Sunday, September 14, 2008

New DOJ Guidelines for Corporate Prosecutions in Response to KPMG Case

The Wall Street Journal had a nice editorial a couple of weeks ago regarding the events leading to the removal of the 2006 "McNulty Memorandum" in favor of revised corporate guidelines that expressly bar prosecutors from forcing organizations and their employees to waive numerous fundamental rights, including the attorney-client privilege, work product doctrine, and the constitutional right to counsel. 

Congratulations to Lewis D. Kaplan, the federal judge whose withering critique of prosecutorial abuse in the KPMG tax-shelter case was vindicated yesterday by the Second Circuit Court of Appeals.

In fact, you can double that applause, because yesterday the Justice Department went further and once again rewrote its white-collar prosecution guidelines to accommodate Judge Kaplan's demolition. Whether Justice anticipated its legal defeat before the surrender is less important than the fact that it has now restored a measure of due process fairness to corporate defendants and their employees.

The new standards, released by Deputy Attorney General Mark Filip, are the latest repudiation of the "Thompson Memo" -- and go far enough to dump it entirely. Drafted amid the Enron political inferno of 2003, the Thompson Memo gave federal prosecutors in white-collar crime cases sweeping powers that often shaded into abuse: For example, prosecutors were told they could punish an entire company if it declined to waive attorney-client privilege or cut off payment of legal fees for employees under investigation.

The result is that businesses had an incentive to admit "guilt" and throw employees over the side even when they believed what they did was legal. The practice also bludgeoned middle-level employees into premature plea deals, lest they be bankrupted merely for trying to defend themselves. Judge Kaplan had dismissed tax-evasion charges against 13 KPMG defendants on grounds that prosecutors violated their Sixth Amendment right to counsel by pressuring KPMG to cut off legal assistance. Justice appealed and has now been routed. Under the new guidelines, credit for cooperation will depend on a firm's disclosure of the relevant facts, not any waiver of privilege or work-product protections.

Congress also deserves credit for promising legislation to curtail such abuses. Sponsored by Senator Arlen Specter, the draft law has the support of business groups, but also the American Bar Association, the ACLU and even liberal Democrat Pat Leahy. You've lost everyone when that's your opposition.

Justice's long delay in admitting error here doesn't speak well of prosecutorial discretion these days. There is legitimate doubt about the substance of the KPMG cases, given that the tax shelters involved had never been ruled illegal by a tax court before the indictments were brought. Prosecutors should have to win their cases in court, not by beating defendants into submission with an abuse of due process. Congress may still want to consider legislation, as a way to prevent such abuse after KPMG is forgotten.

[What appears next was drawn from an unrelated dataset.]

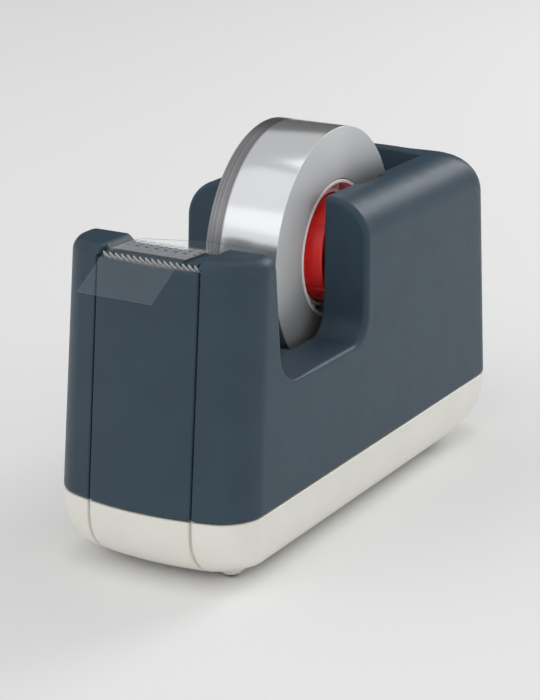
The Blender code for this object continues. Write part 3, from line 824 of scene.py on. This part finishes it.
def build_platform():
    """The plate under the tape, with a grid of small bumps in three rows and a rippled rear lip."""
    half = 0.0110 - GAP
    front, rear = PLATFORM_FRONT_Y, PLATFORM_HIGH.y
    top, low = PLATFORM_Z, PLATFORM_LOW.z
    thick, step_y = 0.0016, -0.0512
    ripple_depth, ripple_pitch = 0.00012, 0.0021
    columns = 56
    rings = []
    for i in range(columns + 1):
        x = -half + 2 * half * i / columns
        ripple = ripple_depth * cos(2 * pi * x / ripple_pitch)
        outline = [
            (front, low + thick),
            (front, top - 0.0004),
            (front + 0.0004, top - 0.0001),
            (rear - 0.0016, top - 0.0001),
            (rear - 0.0010 + ripple, top),
            (rear - 0.0004 + ripple, top - 0.0003),
            (rear - 0.0001, top - 0.0010),
            (rear - 0.0001, low),
            (step_y, low),
            (step_y, low + thick),
        ]
        rings.append([(x, y, z) for y, z in outline])
    sharp = 40
    plate = band("platform_plate", rings, sharp)
    bm = bmesh.new()
    bm.from_mesh(plate.data)
    sunk, flatten = 0.00016, Matrix.Diagonal((1.0, 0.8, 0.6, 1.0))
    for row in range(3):
        for i in range(9):
            at = (BUMP_X + i * BUMP_PITCH_X, BUMP_Y + row * BUMP_PITCH_Y, top - sunk)
            matrix = Matrix.Translation(at) @ flatten
            bmesh.ops.create_uvsphere(
                bm, u_segments=16, v_segments=8, radius=0.00050, matrix=matrix
            )
    bm.to_mesh(plate.data)
    bm.free()
    plate.data.shade_smooth()
    plate.data.set_sharp_from_angle(angle=radians(sharp))
    return place(plate, "housing", SHELL_LOOK, "shell", "tape_platform")


def build_blade():
    """A bent strip with sixteen teeth on its raised lip, each steep on one flank."""
    tip = Vector((TIP_Y, TIP_Z))
    bend = Vector((BEND_Y, BEND_Z))
    along = (tip - bend).normalized()
    thick = Vector((along.y, -along.x)) * 0.00016
    rear_y = -0.0515
    teeth, depth = 16, 0.0019
    half = 0.0124
    pitch = 2 * half / teeth
    # Each tooth's valley, and the two ends of its tip, as (share of the pitch, how far down).
    tooth = ((0.0, depth), (0.10, 0.0001), (0.22, 0.0))
    edge = [
        (-half + (i + share) * pitch, tip - along * down)
        for i in range(teeth)
        for share, down in tooth
    ]
    edge.append((half, tip - along * depth))
    rings = [
        [
            (x, bend.x + 0.0001, bend.y),
            (x, *top),
            (x, *(top + thick)),
            (x, bend.x + 0.0005, bend.y + 0.0003),
            (x, rear_y, bend.y + 0.0003),
            (x, rear_y, bend.y - 0.0001),
        ]
        for x, top in edge
    ]
    blade = band("toothed_blade", rings, sharp=12)
    return place(blade, "housing", STEEL_LOOK, "steel", "cutter_blade")


def build_roll():
    """The wound tape, with one material around it and another on its flat sides."""
    half = HALF_TAPE
    bore = 0.0170
    corners = [(-half, bore), (-half, ROLL_RADIUS), (half, ROLL_RADIUS), (half, bore)]
    roll = turned("wound_roll", rounded(corners, 0.00025), steps=180, sharp=60)
    place(roll, "wheel", OUTSIDE_LOOK, "tape", "tape_roll")
    roll.data.materials.append(SIDE_LOOK)
    for face in roll.data.polygons:
        if abs(face.normal.x) > 0.5:
            face.material_index = 1
    return roll


def build_core():
    """A wide outer ring and a narrower inner one, with a web and ribs between them."""
    half = HALF_TAPE
    overlap = 0.0004
    outer, outer_in = 0.0168, 0.0159
    inner_out, bore = 0.0143, 0.0134
    step = half - 0.0020
    web = 0.0035
    corners = [
        (-half, outer_in),
        (-half, outer),
        (half, outer),
        (half, outer_in),
        (web, outer_in),
        (web, inner_out),
        (step, inner_out),
        (step, bore),
        (-step, bore),
        (-step, inner_out),
        (-web, inner_out),
        (-web, outer_in),
    ]
    core = turned("ribbed_core", rounded(corners, 0.00025, count=3), steps=144, sharp=40)
    place(core, "wheel", CORE_LOOK, "core", "tape_core")
    ribs = bmesh.new()
    rib_count, first_angle, rib_width = 10, 0.25, 0.0009
    middle = (outer_in + inner_out) / 2
    reach = step - web
    for i in range(rib_count):
        angle = 2 * pi * i / rib_count + first_angle
        for side in (-1, 1):
            matrix = (
                Matrix.Translation((0, ROLL_Y, ROLL_Z))
                @ Matrix.Rotation(angle, 4, "X")
                @ Matrix.Translation((side * (web + reach / 2 - overlap), 0, middle))
                @ Matrix.Diagonal((reach, rib_width, outer_in - inner_out + overlap, 1.0))
            )
            bmesh.ops.create_cube(ribs, size=1.0, matrix=matrix)
    bmesh.ops.bevel(
        ribs, geom=ribs.edges[:], offset=0.00012, segments=2, profile=0.5, affect="EDGES"
    )
    rib_piece = piece_from("core_ribs", ribs, sharp=40)
    return place(rib_piece, "wheel", CORE_LOOK, "core")


HUB_GROOVES = 5
HUB_FIRST_GROOVE = 38  # degrees


def hub_relief(angle):
    """How far the drum's surface sinks at an angle: a narrow groove in the middle of a wide dip."""
    step = 2 * pi / HUB_GROOVES
    local = (angle - radians(HUB_FIRST_GROOVE) + step / 2) % step - step / 2
    groove = 0.00035 * np.exp(-((local / radians(1.6)) ** 2))
    dip = 0.00014 * cos(local * HUB_GROOVES / 2) ** 8
    return -groove - dip


def build_hub(side, node):
    """Half of the hub: a drum with a thin rim, a dished end and a collar for the axle."""
    low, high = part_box(node)
    drum = (high.z - low.z) / 2
    end = max(abs(low.x), abs(high.x))
    profile = [
        (0.0002, drum),
        (end - 0.0005, drum),
        (end - 0.0002, drum - 0.0001),
        (end, drum - 0.0004),
        (end, drum - 0.0009),
        (end - 0.0003, drum - 0.0012),
        (end - 0.0034, drum - 0.0016),
        (end - 0.0037, drum - 0.0022),
        (end - 0.0037, 0.0056),
        (end - 0.0034, 0.0052),
        (end - 0.0004, 0.0049),
        (end, 0.0046),
        (end, 0.0028),
        (end - 0.0002, 0.0026),
        (0.0002, 0.0026),
    ]
    # Degrees from each groove, close together across it and wider between grooves.
    across = (-4, -2.6, -1.6, -0.8, 0, 0.8, 1.6, 2.6, 4)
    between = (8, 14, 20, 27, 34, 38, 45, 52, 58, 64)
    step = 360 // HUB_GROOVES
    degrees = {
        round(HUB_FIRST_GROOVE + step * k + turn, 3) % 360
        for k in range(HUB_GROOVES)
        for turn in across + between
    }
    angles = [radians(a) for a in sorted(degrees)]
    rings = []
    for x, radius in profile:
        ring = []
        for angle in angles:
            r = radius + (hub_relief(angle) if radius > drum - 0.0005 else 0.0)
            ring.append((side * x, ROLL_Y - r * cos(angle), ROLL_Z + r * sin(angle)))
        rings.append(ring)
    bm = bmesh.new()
    skin(bm, rings, ends_meet=True)
    hub = piece_from("red_" + node, bm, sharp=50)
    return place(hub, "wheel", RED_LOOK, "hub", node)


def softened(line, spacing=0.0008, rounds=6):
    """The line cut into short steps, with its corners smoothed and its ends kept."""
    dense = []
    for i in range(len(line) - 1):
        a, b = Vector(line[i]), Vector(line[i + 1])
        parts = max(1, int((b - a).length / spacing))
        dense += [a.lerp(b, k / parts) for k in range(parts)]
    dense.append(Vector(line[-1]))
    for _ in range(rounds):
        inner = [
            (dense[i - 1] + dense[i] * 2 + dense[i + 1]) / 4 for i in range(1, len(dense) - 1)
        ]
        dense = [dense[0], *inner, dense[-1]]
    return dense


def build_strip():
    """The loose tape: from the roll straight to the platform, over the teeth, then bent down."""
    half_thick = 0.00007
    peel_z = ROLL_Z + 0.0058
    peel_y = ROLL_Y - sqrt((ROLL_RADIUS + GAP) ** 2 - (peel_z - ROLL_Z) ** 2) - 0.0002
    lift = 0.0005
    line = [
        (peel_y, peel_z),
        (PLATFORM_HIGH.y + 0.0010, PLATFORM_Z + lift - 0.0001),
        (PLATFORM_HIGH.y - 0.0015, PLATFORM_Z + lift),
        (-0.0561, PLATFORM_Z + lift + 0.0001),
        (-0.0587, TIP_Z + lift),
        (-0.0598, TIP_Z + lift - 0.0002),
        (STRIP_LOW.y + 0.0001, STRIP_LOW.z + 0.0003),
    ]
    dense = softened(line)
    last = len(dense) - 1
    travel = peel_y - TIP_Y
    drift = -0.0018  # how far the tape has moved sideways by the time it reaches the teeth
    columns = 12
    rings = []
    for i, point in enumerate(dense):
        run = (dense[min(i + 1, last)] - dense[max(i - 1, 0)]).normalized()
        across = Vector((-run.y, run.x)) * half_thick
        middle = drift * min((peel_y - point.x) / travel, 1.0)
        ring = []
        for side, steps in ((-1, range(columns + 1)), (1, range(columns, -1, -1))):
            for k in steps:
                x = middle + (2 * k / columns - 1) * HALF_TAPE
                ring.append((x, point.x + across.x * side, point.y + across.y * side))
        rings.append(ring)
    strip = band("loose_tape", rings, sharp=60)
    strip.data.materials.append(FILM_LOOK)
    strip.data.materials.append(FILM_EDGE_LOOK)
    for face in strip.data.polygons:  # the thin sides, and the many-sided face over each end
        if abs(face.normal.x) > 0.9 or face.area < 2e-9 or len(face.vertices) > 4:
            face.material_index = 1
    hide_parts("tape_strip")
    return strip, dense


def build_feet():
    top, low_radius, top_radius = 0.0018, 0.0011, 0.0014
    outline = rounded([(top, 0.0), (top, top_radius), (0.0, low_radius), (0.0, 0.0)], 0.0004)
    profile = [(z, radius) for z, radius in outline if radius > 1e-5]
    angles = np.linspace(0, 2 * pi, 41)[:-1]
    for i, (x, y) in enumerate(FOOT_PLACES, 1):
        rings = [
            [(x + radius * cos(a), y + radius * sin(a), z) for a in angles] for z, radius in profile
        ]
        pad = band(f"rubber_pad_{i}", rings)
        place(pad, "housing", RUBBER_LOOK, "rubber", f"foot_pad_{i}")


def paint(node, material):
    """Gives a CAD node that is shown as it is its material."""
    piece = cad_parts[node]
    for i in range(len(piece.data.materials)):
        piece.data.materials[i] = material


build_shell()
build_panel()
build_base()
build_platform()
build_blade()
build_roll()
build_core()
build_hub(-1, "hub_left")
build_hub(1, "hub_right")
STRIP, STRIP_LINE = build_strip()
build_feet()
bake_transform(STRIP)
paint("axle_pin", AXLE_LOOK)
paint("ballast_block", IRON_LOOK)
paint("ballast_cover", BLACK_LOOK)
for number in range(1, 5):
    paint(f"housing_screw_{number}", SCREW_LOOK)


# ---------------------------------------------------------------- floor, light and camera


def floor():
    bm = bmesh.new()
    bmesh.ops.create_grid(bm, x_segments=1, y_segments=1, size=6.0)
    made = piece_from("floor", bm)
    made.location.z = -0.00005  # a hair below the feet
    look = Look("pale_floor")
    look.colour(look.blend(look.noise(3.0), (0.90, 0.90, 0.90), (0.92, 0.92, 0.92)))
    look.set(Roughness=0.6)
    made.data.materials.append(look.material)


def area_light(name, position, aim_z, size, power):
    """A rectangular light aimed at a point on the object's middle line."""
    data = bpy.data.lights.new(name, "AREA")
    data.shape = "RECTANGLE"
    data.size, data.size_y = size
    data.energy = power
    lamp = bpy.data.objects.new(name, data)
    lamp.location = position
    aim = Vector((0, 0, aim_z)) - Vector(position)
    lamp.rotation_euler = aim.to_track_quat("-Z", "Y").to_euler()
    bpy.context.scene.collection.objects.link(lamp)


CAMERA_PLACE = (0.25313, -0.46180, 0.20516)
CAMERA_TURN = (72.27505, -0.63938, 29.20452)  # degrees about X, Y and Z: tilt, roll and heading
CAMERA_LENS = 116.91  # millimetres, on a sensor of 36


def camera():
    data = bpy.data.cameras.new("camera")
    data.lens = CAMERA_LENS
    data.sensor_width = 36.0
    data.sensor_fit = "AUTO"
    made = bpy.data.objects.new("camera", data)
    made.location = CAMERA_PLACE
    made.rotation_euler = [radians(angle) for angle in CAMERA_TURN]
    bpy.context.scene.collection.objects.link(made)
    bpy.context.scene.camera = made


class Sky:
    """A pale sky, with a dark patch low down at the back left for the roll to reflect."""

    def __init__(self, strength, darkest):
        world = bpy.data.worlds.new("studio")
        world.use_nodes = True
        self.tree = world.node_tree
        heading = self.tree.nodes.new("ShaderNodeSeparateXYZ")
        generated = self.tree.nodes.new("ShaderNodeTexCoord").outputs["Generated"]
        self.tree.links.new(generated, heading.inputs[0])
        behind = self.fade(heading.outputs["Y"], 0.25, 0.60)
        left = self.fade(heading.outputs["X"], 0.10, -0.25)
        low = self.fade(heading.outputs["Z"], 0.62, 0.52)
        dark = self.node("ShaderNodeMath", behind, left, operation="MULTIPLY")
        dark = self.node("ShaderNodeMath", dark, low, operation="MULTIPLY")
        shade = self.node("ShaderNodeMapRange", dark, 0.0, 1.0, 1.0, darkest)
        background = self.tree.nodes["Background"]
        self.tree.links.new(shade, background.inputs["Color"])
        background.inputs["Strength"].default_value = strength
        bpy.context.scene.world = world

    def node(self, kind, *sources, **settings):
        made = self.tree.nodes.new(kind)
        for key, value in settings.items():
            setattr(made, key, value)
        for socket, source in zip(made.inputs, sources):
            if isinstance(source, (int, float)):
                socket.default_value = source
            else:
                self.tree.links.new(source, socket)
        return made.outputs[0]

    def fade(self, source, start, end):
        return self.node(
            "ShaderNodeMapRange", source, start, end, 0.0, 1.0, interpolation_type="SMOOTHSTEP"
        )


floor()
camera()
area_light("key", (-0.35, -0.75, 0.90), aim_z=0.04, size=(1.2, 1.2), power=1.9)
area_light("front", (-0.10, -1.30, 0.42), aim_z=0.04, size=(2.0, 1.2), power=3.2)
area_light("above", (0.05, 0.05, 1.30), aim_z=0.06, size=(0.9, 0.9), power=2.2)
area_light("back", (0.30, 1.05, 0.62), aim_z=0.05, size=(0.5, 0.40), power=3.8)
area_light("right", (1.00, 0.10, 0.24), aim_z=0.06, size=(0.3, 0.3), power=0.6)
Sky(strength=0.58, darkest=0.04)
bpy.context.scene.view_settings.view_transform = "Standard"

ABA President H. Thomas Wells Jr. issued a statement applauding the removal of the "McNulty Memorandum," but noted that the ABA desires further reforms. 

While the new guidelines are a welcome improvement over the McNulty Memorandum, the rights of American employees and the businesses they work for are too important to be subject to constantly shifting administrative policies.  The Department’s new guidelines are its fifth such policy in ten years and can be changed again at any time.  Unlike legislation, guidelines can provide no certainty that critical attorney-client privilege, work product, and employee constitutional rights will be protected in the future.  These bedrock legal rights are sacrosanct and must not be dependent on the personal leanings of each new deputy attorney general.  As a result, legislation like S. 3217 and H.R. 3013, the “Attorney-Client Privilege Protection Act,” is urgently needed to permanently solve the problem of government-coerced waiver.

The new Justice Department policy also does nothing to change the similar policies adopted by the Securities and Exchange Commission, the Environmental Protection Agency and the Department of Housing and Urban Development, or the informal waiver practices of many other agencies.  Such policies, like the Justice Department’s previous policy, pressure organizations to waive their privileges and violate their employees’ Sixth Amendment right to counsel and Fifth Amendment right against self-incrimination to receive cooperation credit during investigations.

While the ABA supports and appreciates the Department’s new policy, that policy cannot, standing alone, reverse the widespread “culture of waiver” created by all these federal policies—a culture that is seriously undermining both the confidential attorney-client relationship and basic employee rights in the corporate community.  Comprehensive legislation is the only way to make the Department’s reforms permanent, give them the force of law, and apply them to all federal agencies.